La questione è molto delicata. Per questo chiedo a tutti di fare la propria parte: alle associazioni di categoria di offrire la massima assistenza a chi denuncia, e di essere durissimi, invece, con chi paga il pizzo in silenzio. Chiedo alla politica rigide norme sugli appalti pubblici: a Bari, in Sicilia, persino a Milano, ci sono stati casi di pizzo chiesto su lavori effettuati dalle pubbliche amministrazioni. Inaccettabile. Per chiedere questi sforzi, però, è necessario che lo Stato faccia la sua parte. I rapporti sociali funzionano, come funzionano le istituzioni, quando si fondano sulla fiducia. Il concetto di fiducia è fondamentale: se c’è funziona tutto. Fiducia significa affidamento e l’affidamento comporta, inevitabilmente, anche un controllo dei comportamenti. Fiducia è verità (…)

Io credo molto al ruolo della verità. Ecco perché, per esempio, mi sono molto interessato al dibattito sorto attorno a opere come “Gomorra” e “Romanzo criminale”. Parlo anzitutto dei libri - che hanno avuto un enorme successo di pubblico e di critica - ma anche dei film e delle serie tv che hanno ispirato.
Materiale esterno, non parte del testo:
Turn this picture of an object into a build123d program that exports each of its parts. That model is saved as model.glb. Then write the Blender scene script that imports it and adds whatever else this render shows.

In comune hanno la caratteristica di essere ambiziosi prodotti italiani. Di essere fatti con grande cura e attenzione: moderni, forti, scritti e girati benissimo. E di occuparsi, chiaramente, entrambi di fenomeni criminali, mafiosi.

Ma ad accomunarli è anche la circostanza di aver suscitato, oltre a un grande successo di pubblico, grandi polemiche. Mi ha colpito, per esempio, che molti sindaci campani si siano rifiutati di far girare alcune puntate della seconda stagione di “Gomorra” nelle loro città. «Non è una buona pubblicità» hanno dichiarato. E poi ancora, la solita teoria: «Noi non siamo soltanto quello», «In televisione dovremmo andare per le nostre bellezze, per le nostre risorse, e non sempre per la malavita» eccetera eccetera. Capisco la reazione, ma allo stesso tempo penso che si tratti di una posizione sbagliata. Per questo non la giustifico.
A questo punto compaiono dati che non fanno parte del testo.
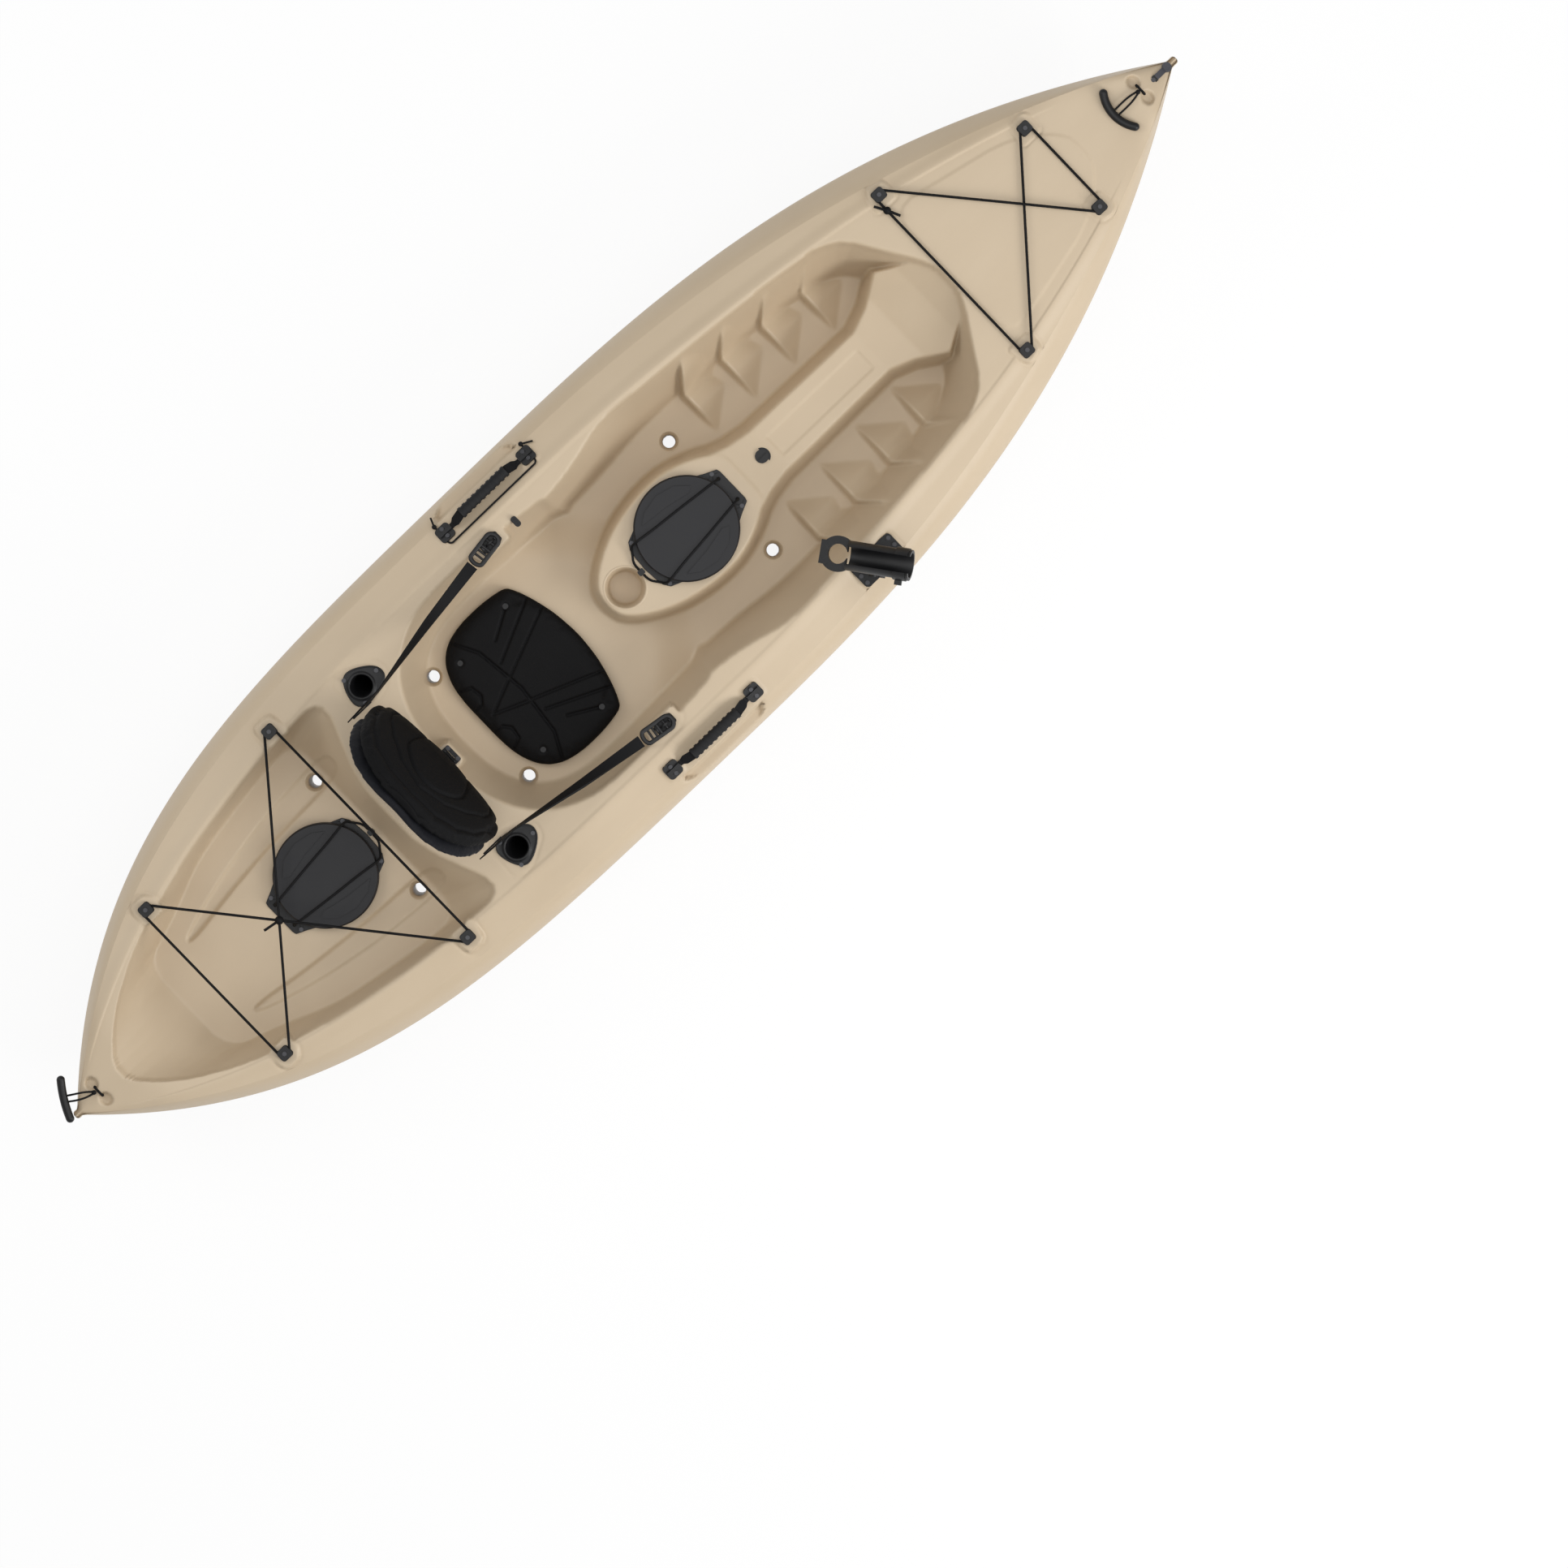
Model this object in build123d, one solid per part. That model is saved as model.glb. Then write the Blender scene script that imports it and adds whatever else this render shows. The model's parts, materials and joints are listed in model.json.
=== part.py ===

Non è “Gomorra” che porta i ragazzi a delinquere. È troppo facile pensare che il problema sia “Gomorra”. Il problema è la criminalità che non viene ancora sconfitta. Il problema è lo spaccio per strada, la politica corrotta, il problema è il commerciante che paga il pizzo. “Gomorra”, essendo un prodotto eccellente, non fa altro che rappresentare benissimo quello che succede: lo ha fatto prima nel libro di Roberto Saviano, poi nel film di Matteo Garrone e ora nelle serie di Sky. È un altro pezzo della «sindrome di Grimilde»: non vogliamo guardarci allo specchio? Non vogliamo che in televisione venga rappresentato, seppure con qualche esagerazione romanzesca, ciò a cui noi tutti assistiamo ogni giorno, spesso nell’indifferenza più assoluta? Bisogna avere paura della realtà? Abbiamo paura di noi stessi? “Gomorra”, così come in parte “Romanzo criminale”, fornisce un contributo di conoscenza reale del problema. E fa più paura proprio per questo: perché non è soltanto lo spara-spara.

È anche la famiglia Savastano che sbarca a Milano e osserva i grattacieli nuovi, luccicanti. «Genny, è tutto nostro» dice la madre al figlio in una battuta bruciante, evidentemente semplicistica, ma che contiene tutto. Dire: «Ci fate una cattiva pubblicità» fa molto meno male che ammettere che è vero, purtroppo. Magari non sarà tutto, ma molto di quello che ci è attorno appartiene a loro. Palazzi, bar, ristoranti, negozi. (...)

Non si può accusare gli intellettuali di raccontare la verità. Non si può chiedere a nessuno di chiudere gli occhi: perché anche se si prova a nasconderla, la realtà continua a esistere. Certo, rispetto a questi prodotti sarebbe importante esercitare un giudizio critico. E per farlo, in questo caso, servono i maestri. È necessario investire sulla cultura dei diritti. È necessario spiegare con parole chiare, e mi pare che questo lo facciano persino le fiction, che a seguire quei modelli si finisce sempre male, sempre in un’unica maniera: o al cimitero o in carcere. Non ci sono altre possibilità.